If you find this tool useful, you should stay tuned and regularly check out the updates, as it is constantly being improved and developed further. If you know how to (read) code, you can look at how the tool is made on GitHub (of course it is entirely Open Source). In the future, OKM will even allow you to create and edit your knowledge maps, therefore building the bibliography for anything you write within the tool (watch this short video to understand how that is supposed to work).

Jump back to the list and look at all the eleven tips above. Do you understand each of the tips, is it clear to you what they mean im practice? Identify the tips that you need more information on and read the corresponding chapters in the paper "Eleven quick tips for finding research data" by Kathleen Gregory and colleagues.
Up to here, we spoke exclusively about "research data", where to find them, and how to access and use them, not papers. Now think about how the strategies we learned are equally useful for finding papers. Do you feel that you are sufficiently equipped to find openly available papers with the methods and resources we learned about today? If not, what is missing, what do you need? This will serve as input for our discussion this week.

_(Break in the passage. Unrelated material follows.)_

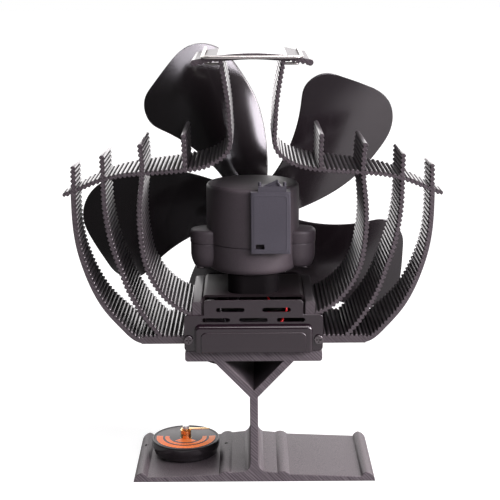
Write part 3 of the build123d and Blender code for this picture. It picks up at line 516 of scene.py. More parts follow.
def line_of(x, z):
    """Line of points from X and Z values; either may be one number."""
    return np.column_stack(np.broadcast_arrays(x, z))


def round_tip(distance, radius):
    """Half thickness near a round end: sqrt(r*r - (r - d)*(r - d)) at distance d from the end."""
    inside = np.clip(distance, 0, radius)
    return np.sqrt(np.maximum(radius ** 2 - (radius - inside) ** 2, 0))


def ribs(length):
    """How far the surface lies below the crests: depth * (1 - |sin(pi s / pitch)|)."""
    return rib_depth * (1 - np.abs(np.sin(pi * length / rib_pitch)))


print("far face at the side", round(float(arc_far(np.array([sink_width / 2]))[0]), 2))

# %% [markdown]
# ## The heat sink
# One aluminium extrusion: a base plate, curved fins on both sides, a cross rail that turns up
# into an arm, and an arch on top. Most of its faces are finely ribbed, which gives the air more
# metal to touch. The ribs could be painted on with a bump, but they show as teeth where a fin is
# seen from its end, so here they are real waves in the strip's two lines.

# %% heat sink lines
fin_roots = [[(44.0, 76.75), (51.0, 76.75), (57.6, 77.35)], [(46.97, 78.98)], [(29.14, 89.64)]]
fin_shares = [
    [(0.693, 0.056), (0.786, 0.126), (0.849, 0.198), (0.891, 0.269), (0.921, 0.340), (0.938, 0.422),
     (0.942, 0.511), (0.941, 0.617)],
    [(0.568, 0.080), (0.614, 0.125), (0.671, 0.197), (0.706, 0.262), (0.745, 0.339), (0.768, 0.409),
     (0.782, 0.480), (0.786, 0.558), (0.788, 0.653)],
    [(0.407, 0.129), (0.463, 0.159), (0.510, 0.196), (0.566, 0.267), (0.589, 0.338), (0.599, 0.407),
     (0.597, 0.494), (0.585, 0.563), (0.580, 0.614), (0.588, 0.690)],
]
short_fin_shares = [(0.357, 0.606), (0.358, 0.660), (0.361, 0.722)]
rail_shares = [
    (0.987, 0.529), (0.939, 0.540), (0.876, 0.558), (0.799, 0.576), (0.701, 0.591), (0.594, 0.598),
    (0.447, 0.604), (0.368, 0.608), (0.316, 0.612), (0.237, 0.624), (0.185, 0.640), (0.142, 0.662),
    (0.120, 0.689), (0.118, 0.743), (0.124, 0.811), (0.138, 0.883), (0.163, 0.975),
]
fin_thickness, rail_thickness, crown_thickness, flange_half, bead_radius = 2.9, 2.6, 3.0, 1.5, 1.6


def sink_points(shares):
    """Places of shares of the half width and of the rise, in millimetres."""
    return np.array(shares) * (sink_width / 2, sink_rise) + (0.0, sink_floor)


def smooth_face(along):
    """A face with no ribs."""
    return np.zeros_like(along)


def ribs_after(start):
    """Ribs that begin at a distance along the strip, growing to full depth over two millimetres."""
    return lambda along: ribs(along) * np.clip((along - start) / 2, 0, 1)


def ribbed_strip(points, thickness, near, left_ribs=ribs, right_ribs=ribs, tip=(False, True)):
    """Strip round a smooth middle line, with waves on each face where its ribs function says so.

    A face lies half the thickness from the middle line, less the wave, and both close in on the
    line along a half circle at a round tip."""
    line = smooth_line(points, 0.25)
    radius = thickness / 2
    first, last = headings(line)[[0, -1]]
    arc = radius * np.sin(np.linspace(0, pi / 2, 9))[1:, None]
    if tip[1]:
        line = np.vstack([line, line[-1] + arc * last])
    if tip[0]:
        line = np.vstack([line[0] - arc[::-1] * first, line])
    total = lengths(line)
    along = total - (radius if tip[0] else 0)
    half = np.full(len(line), radius)
    if tip[1]:
        half = np.minimum(half, round_tip(total[-1] - total, radius))
    if tip[0]:
        half = np.minimum(half, round_tip(total, radius))
    fade = np.clip(half / radius, 0, 1) ** 4
    across = headings(line)[:, ::-1] * (-1, 1)
    drops = [left_ribs(along) * fade, right_ribs(along) * fade]
    left = line + across * (half - drops[0])[:, None]
    right = line - across * (half - drops[1])[:, None]
    crests = [1 - drop / rib_depth for drop in drops]
    return strip(left, right, near, arc_far, left_crest=crests[0], right_crest=crests[1])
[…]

We have now covered the more established aspects of Open Science - Open Access and Open Data - in detail. In next week's session, we will move on to talk about the "border areas" or "orchid (not ORCiD!) topics" of the Open Science world, i.e. the less established approaches and areas such as Open Methodology, Open Evaluation, Open Educational Resources (one of which you are looking at right now), and so on. We will also briefly touch upon Open Source and Open Code, as this is of special interest to the Digital Humanities. But before that:

Do you have any yuestions, remarks, issues? Do you want to share your thoughts on task 5? Participate in the Zoom meeting on Mon, 18.05.2020, 5 p.m. - 6 p.m.!
This week's topic of discussion:
What's the difference between having to find Open Access papers (and other reading resources) and having to find open data sets for research purposes? Do we need different resources and strategies to solve these two tasks or are they essentially the same?